▸ Aim
Can you output the records below exactly as they are written?

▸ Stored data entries

┌──

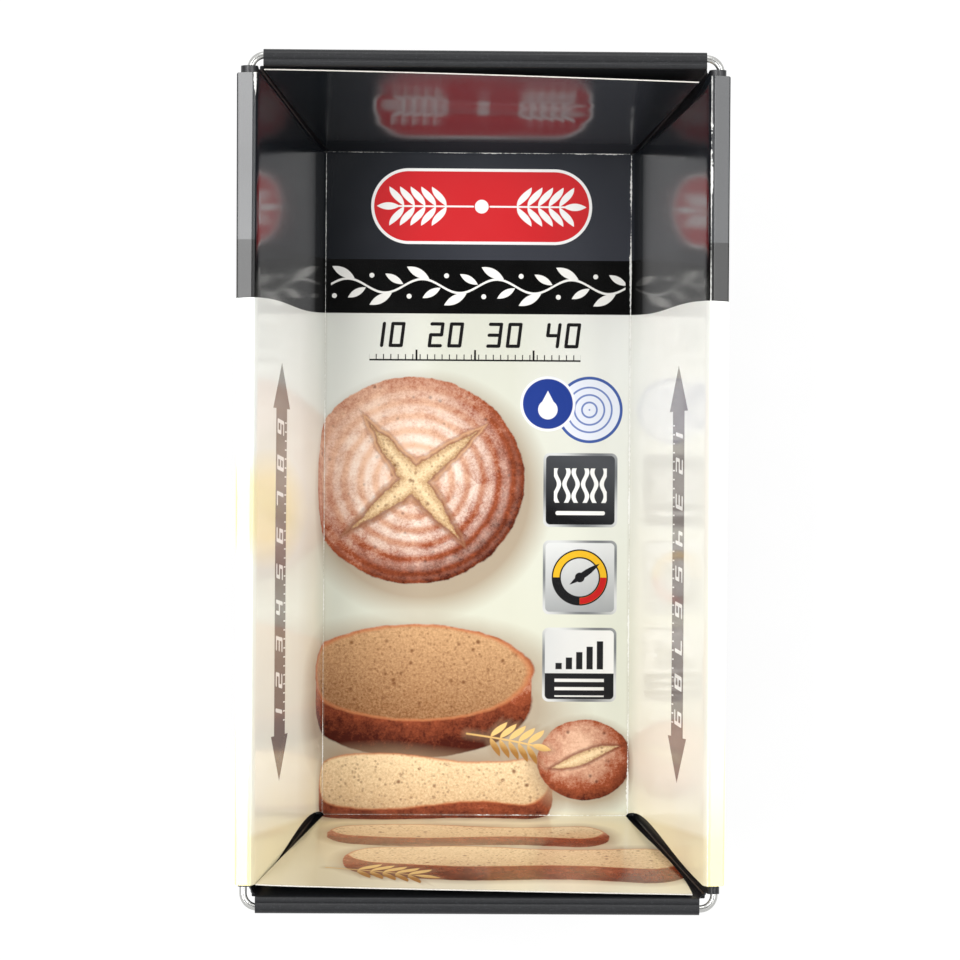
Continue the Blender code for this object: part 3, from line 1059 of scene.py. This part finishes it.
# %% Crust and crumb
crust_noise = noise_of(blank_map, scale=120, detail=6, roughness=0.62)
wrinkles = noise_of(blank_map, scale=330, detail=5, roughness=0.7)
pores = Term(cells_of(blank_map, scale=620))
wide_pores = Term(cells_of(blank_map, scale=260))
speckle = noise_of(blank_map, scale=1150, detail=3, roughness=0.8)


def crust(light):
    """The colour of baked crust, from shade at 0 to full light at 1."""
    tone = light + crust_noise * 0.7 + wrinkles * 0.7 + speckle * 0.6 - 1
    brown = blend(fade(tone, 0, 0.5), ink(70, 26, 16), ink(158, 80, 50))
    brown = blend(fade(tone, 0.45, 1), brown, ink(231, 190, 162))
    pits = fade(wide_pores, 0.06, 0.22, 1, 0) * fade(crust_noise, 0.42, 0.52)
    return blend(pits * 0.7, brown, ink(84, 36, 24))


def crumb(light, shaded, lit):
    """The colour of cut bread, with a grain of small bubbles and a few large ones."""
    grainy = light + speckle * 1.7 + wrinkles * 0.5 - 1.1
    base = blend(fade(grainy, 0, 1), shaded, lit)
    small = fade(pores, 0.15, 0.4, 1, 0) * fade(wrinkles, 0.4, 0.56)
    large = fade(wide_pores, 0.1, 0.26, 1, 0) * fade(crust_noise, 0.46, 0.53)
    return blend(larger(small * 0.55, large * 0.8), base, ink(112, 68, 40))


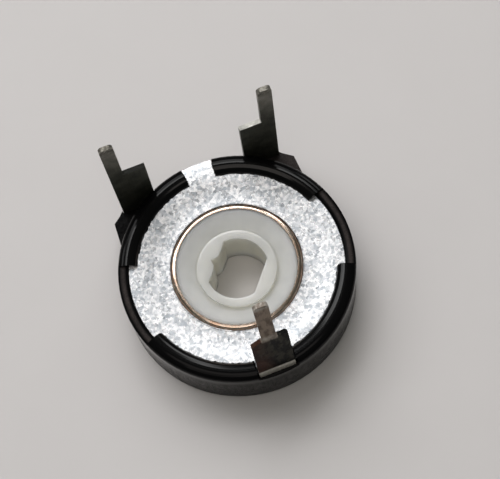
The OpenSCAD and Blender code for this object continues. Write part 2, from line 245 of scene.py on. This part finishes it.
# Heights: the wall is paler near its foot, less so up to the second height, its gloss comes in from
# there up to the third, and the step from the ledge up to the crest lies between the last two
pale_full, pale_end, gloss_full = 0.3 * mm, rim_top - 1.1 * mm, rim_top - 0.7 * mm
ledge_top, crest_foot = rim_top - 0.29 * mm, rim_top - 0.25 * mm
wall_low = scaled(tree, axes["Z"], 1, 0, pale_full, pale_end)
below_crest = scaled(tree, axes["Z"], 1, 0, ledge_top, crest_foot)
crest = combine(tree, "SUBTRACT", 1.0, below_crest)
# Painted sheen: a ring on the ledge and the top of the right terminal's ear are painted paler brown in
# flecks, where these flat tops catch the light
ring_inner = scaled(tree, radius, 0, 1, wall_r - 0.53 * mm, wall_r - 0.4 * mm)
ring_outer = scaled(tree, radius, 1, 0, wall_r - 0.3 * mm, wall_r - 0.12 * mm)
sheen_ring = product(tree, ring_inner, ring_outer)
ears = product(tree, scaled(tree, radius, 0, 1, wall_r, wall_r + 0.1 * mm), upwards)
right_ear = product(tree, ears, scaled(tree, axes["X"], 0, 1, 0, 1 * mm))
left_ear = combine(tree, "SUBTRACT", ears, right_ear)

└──

▸ Reply to the exercise
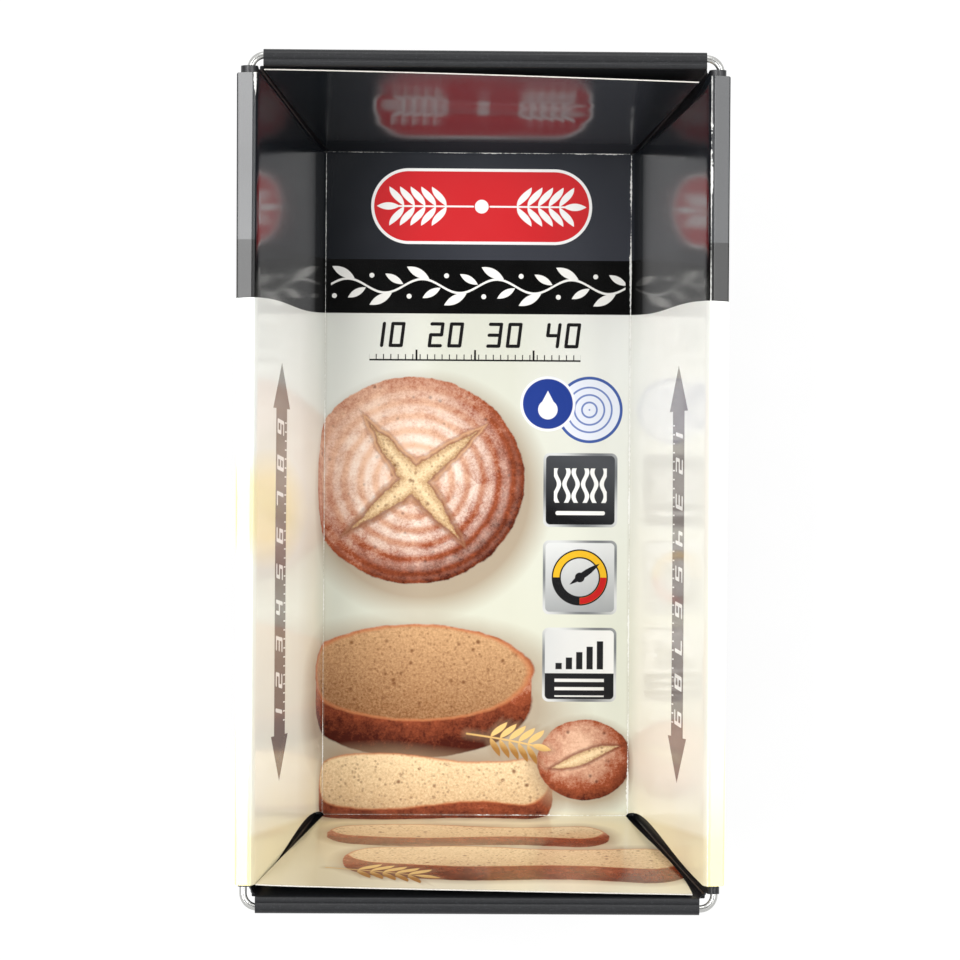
Continue the Blender code for this object: part 3, from line 1059 of scene.py. This part finishes it.
# %% Crust and crumb
crust_noise = noise_of(blank_map, scale=120, detail=6, roughness=0.62)
wrinkles = noise_of(blank_map, scale=330, detail=5, roughness=0.7)
pores = Term(cells_of(blank_map, scale=620))
wide_pores = Term(cells_of(blank_map, scale=260))
speckle = noise_of(blank_map, scale=1150, detail=3, roughness=0.8)


def crust(light):
    """The colour of baked crust, from shade at 0 to full light at 1."""
    tone = light + crust_noise * 0.7 + wrinkles * 0.7 + speckle * 0.6 - 1
    brown = blend(fade(tone, 0, 0.5), ink(70, 26, 16), ink(158, 80, 50))
    brown = blend(fade(tone, 0.45, 1), brown, ink(231, 190, 162))
    pits = fade(wide_pores, 0.06, 0.22, 1, 0) * fade(crust_noise, 0.42, 0.52)
    return blend(pits * 0.7, brown, ink(84, 36, 24))


def crumb(light, shaded, lit):
    """The colour of cut bread, with a grain of small bubbles and a few large ones."""
    grainy = light + speckle * 1.7 + wrinkles * 0.5 - 1.1
    base = blend(fade(grainy, 0, 1), shaded, lit)
    small = fade(pores, 0.15, 0.4, 1, 0) * fade(wrinkles, 0.4, 0.56)
    large = fade(wide_pores, 0.1, 0.26, 1, 0) * fade(crust_noise, 0.46, 0.53)
    return blend(larger(small * 0.55, large * 0.8), base, ink(112, 68, 40))


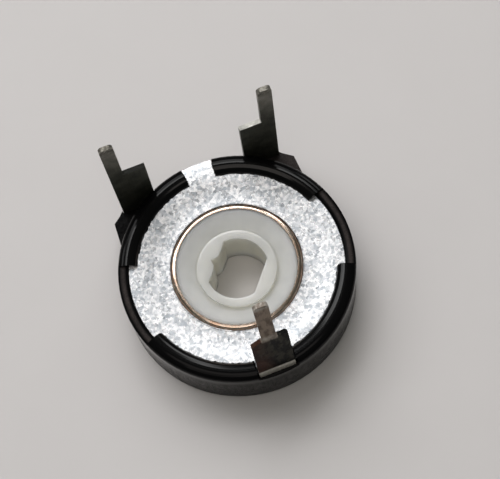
The OpenSCAD and Blender code for this object continues. Write part 2, from line 245 of scene.py on. This part finishes it.
# Heights: the wall is paler near its foot, less so up to the second height, its gloss comes in from
# there up to the third, and the step from the ledge up to the crest lies between the last two
pale_full, pale_end, gloss_full = 0.3 * mm, rim_top - 1.1 * mm, rim_top - 0.7 * mm
ledge_top, crest_foot = rim_top - 0.29 * mm, rim_top - 0.25 * mm
wall_low = scaled(tree, axes["Z"], 1, 0, pale_full, pale_end)
below_crest = scaled(tree, axes["Z"], 1, 0, ledge_top, crest_foot)
crest = combine(tree, "SUBTRACT", 1.0, below_crest)
# Painted sheen: a ring on the ledge and the top of the right terminal's ear are painted paler brown in
# flecks, where these flat tops catch the light
ring_inner = scaled(tree, radius, 0, 1, wall_r - 0.53 * mm, wall_r - 0.4 * mm)
ring_outer = scaled(tree, radius, 1, 0, wall_r - 0.3 * mm, wall_r - 0.12 * mm)
sheen_ring = product(tree, ring_inner, ring_outer)
ears = product(tree, scaled(tree, radius, 0, 1, wall_r, wall_r + 0.1 * mm), upwards)
right_ear = product(tree, ears, scaled(tree, axes["X"], 0, 1, 0, 1 * mm))
left_ear = combine(tree, "SUBTRACT", ears, right_ear)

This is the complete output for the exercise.